MONTE DE LEITURAS: blog do Alfredo Monte

04/07/2012

O REI FATALISTA


resenha publicada originalmente em A TRIBUNA de Santos, em 22 de fevereiro de 1994)

A literatura norte-americana é magnífica, cheia de grandes autores, mas William Faulkner (1897-1962) é, entre eles, o rei. A imagem á cafona, eu sei, serve apenas para aquilatar a importância do lançamento de Três Novelas de William Faulkner (traduzidas por Ângela Perez de Sá para a Civilização Brasileira). O único reparo a se fazer é que há apenas um texto inédito no Brasil: Cavalos malhados, que faz parte de The Hamlet- A aldeia (1940), e talvez seja uma escolha discutível porque traz dificuldades para o leitor desabituado a Faulkner e que não conhece a importância estratégica, dentro da sua obra, de Flem Snopes, responsável pela vinda dos cavalos do titulo do Texas e pelo leilão que dá ensejo aos acontecimentos.

Ao longo de A aldeia (mas já aparecendo em Sartoris, 1929), Snopes é o elemento predatório contra o qual não conseguem se opor eficazmente nem o porta-voz da “honra” sulista, Ratliff, nem os fazendeiros brancos empobrecidos, como Henry Armstid, o ponto-chave do conflito patético que tumultua o leilão e acarreta a fuga dos cavalos (para quem se interessar, há uma tradução portuguesa, de Jorge Sampaio, do livro inteiro).1

O velho (o título se refere ao rio Mississipi) é uma das duas histórias entrelaçadas de Palmeiras Selvagens (1939), que foi publicado pela Nova Fronteira, em tradução de Newton Goldman. Na enchente de 1927, condenados são enviados em pequenos barcos para o recolhimento de sobreviventes e desabrigados. Um deles é arrastado pela correnteza e acaba com uma mulher prestes a dar à luz em sua embarcação.

Com muito humor negro e seu estilo insuperável (bem como a construção narrativa), o autor de O som e a fúria mostra a força da natureza (tanto no sentido da destruição, como a enchente, quanto da criação, quanto a maternidade, fora o que esta sugere de sexualidade consumada) repugnando e pressionando o condenado, que nunca lidou bem com a realidade bruta e para quem a prisão é uma vida monástica, onde está livre desses embates.

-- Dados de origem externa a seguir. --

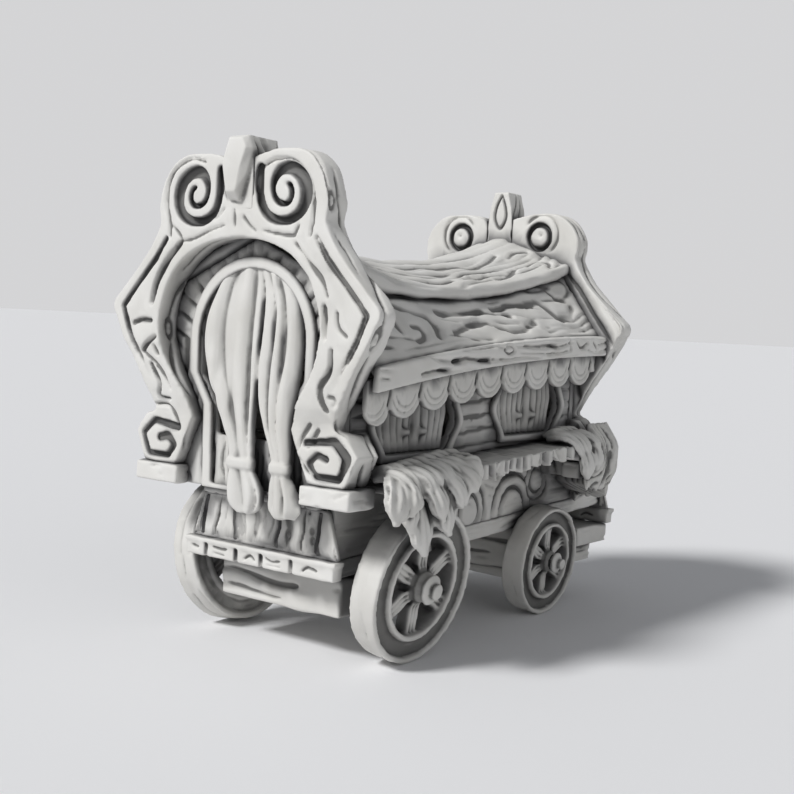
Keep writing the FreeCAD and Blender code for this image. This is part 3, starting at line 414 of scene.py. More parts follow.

O urso é uma das sete narrativas de Desça, Moisés (1942), já publicado na íntegra em bela versão de Hélia Pólvora, pela saudosa Expressão e Cultura (há outra tradução de O urso, de Hamilton Trevisan, da editora Vertente, que circulou muito nos anos 1970). E oferece um desafio aos que amam Faulkner, mesmo para quem não ligue para o “politicamente correto” em se tratando de compreender a complexidade das coisas: embora o narrador associe a figura imemorial do urso Old Bem à natureza conspurcada pelo homem, isto é, à devastação da mata, mesmo assim acaba fazendo uma indigesta apologia daquele chauvinismo que transforma caça em poesia (o que se estende, aliás, a outros textos de Desça, Moisés; chega-se a afirmar, em Velho Povo: “Talvez só um homem criado no campo consegue entender o amor à vida que se sacrifica”!!!?? Ora, ora. É por isso que só consigo gostar—e muito, por sinal—entre os sete textos, de Pantalão Negro).

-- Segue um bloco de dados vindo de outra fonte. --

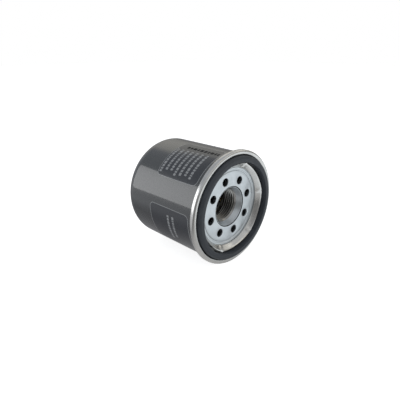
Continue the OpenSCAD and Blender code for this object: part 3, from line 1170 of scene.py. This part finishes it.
    def _bore_holes(self, bm: bmesh.types.BMesh, front: list, back: list) -> None:
        """Joins the rims on the two faces through the plate, with rounded ends.

        Args:
            bm: The plate.
            front: Edges of the rims on the front face.
            back: Edges of the rims on the back face.
        """
        for y, z in self._hole_centres():
            centre = Vector((0, y * MM, z * MM))
            loops = []
            for edges in (front, back):
                near = [
                    e
                    for e in edges
                    if (Vector((0, e.verts[0].co.y, e.verts[0].co.z)) - centre).length
                    < (self.hole_radius + 1) * MM
                ]
                loops.append(near)
            rings = []
            for loop, way in zip(loops, (-1, 1)):
                ring = loop
                for shrink, sink in ((0.14, 0.05), (0.22, 0.22)):
                    made = bmesh.ops.extrude_edge_only(bm, edges=ring)
                    verts = [g for g in made["geom"] if isinstance(g, bmesh.types.BMVert)]
                    ring = [
                        g
                        for g in made["geom"]
                        if isinstance(g, bmesh.types.BMEdge) and all(v in verts for v in g.verts)
                    ]
                    flat = (self.face if way < 0 else self.back) + way * sink
                    for vert in verts:
                        out = (Vector((0, vert.co.y, vert.co.z)) - centre).normalized()
                        reach = (self.hole_radius + self.hole_round - shrink) * MM
                        vert.co = centre + out * reach + Vector((flat * MM, 0, 0))
                rings.append(ring)
            bmesh.ops.bridge_loops(bm, edges=rings[0] + rings[1])

    def build(self) -> bpy.types.Object:
        """Returns the plate with its neck."""
        bm = self._outer()
        append(bm, self._neck())
        front = self._holed_face(bm, self.face)
        back = self._holed_face(bm, self.back)
        self._bore_holes(bm, front, back)
        bmesh.ops.remove_doubles(bm, verts=bm.verts, dist=MERGE_DISTANCE)
        bmesh.ops.recalc_face_normals(bm, faces=bm.faces)
        for face in bm.faces:
            centre = face.calc_center_median()
            in_bore = radius_of(centre) < self.lead_in_radius + 0.02
            in_groove = (
                abs(radius_of(centre) - self.mouth_radius - 0.05) < 0.3
                and self.face - self.groove_depth - 0.1 < centre.x / MM < self.face - 0.4
            )
            face.material_index = PLATE_STEEL
            if in_bore:
                face.material_index = CUT_STEEL
            # The mouth groove's faces get the painted shade.
            if in_groove:
                face.material_index = PAINTED_GROOVE_SHADE
        return Piece("tapping_plate_body", Body.HOUSING, "plate_steel", ("tapping_plate",)).build(
            bm,
            [self.steel.make(), self.cut_steel.make(), self.groove_steel.make()],
            crease=28.0,
        )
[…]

É muito difícil (pelo menos, para mim) simpatizar com os ritos iniciáticos de Ike McCaslin, que testemunhará a morte do velho urso e perderá suas terras. Com tudo isso, o incrível é que não se pode ignorar a beleza superior dessa narrativa, uma das mais famosas e celebradas de Faulkner.

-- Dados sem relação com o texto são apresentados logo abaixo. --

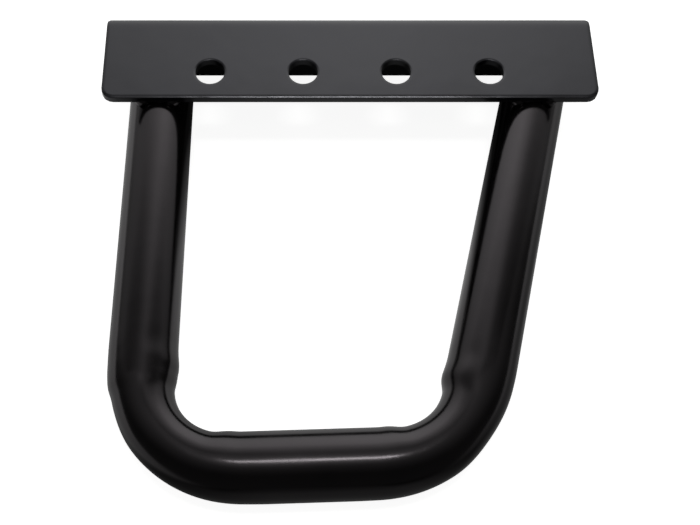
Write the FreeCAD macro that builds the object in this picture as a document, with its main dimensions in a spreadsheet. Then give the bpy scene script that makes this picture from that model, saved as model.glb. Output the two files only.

Talvez o que mais atordoe na leitura do autor de O urso, e mais desafie a capacidade dialética do leitor, seja a sua visão fatalista e puritana da humanidade (da mulher nem se fala!). Como já disse, o homem é um rei, um gênio, e seus romances Luz em agosto (1932) & Absalão, Absalão! (1936) são, com A montanha mágica & Doutor Fausto, de Thomas Mann, possivelmente os maiores do século. Mas esse fatalismo e puritanismo às vezes repelem o leitor mais apaixonado, que acaba desejando afastar-se de tal universo asfixiante: “Exatamente como toda vida consiste em ter que se levantar mais cedo ou mais tarde e então ter que se deitar mais cedo ou mais tarde novamente, depois de certo tempo…”

1 [nota de 2012] Em 1997, ano do centenário de nascimento de Faulkner, apareceu uma tradução brasileira, editada pela Mandarim e realizada por Wladir Dupont, com o titulo O povoado.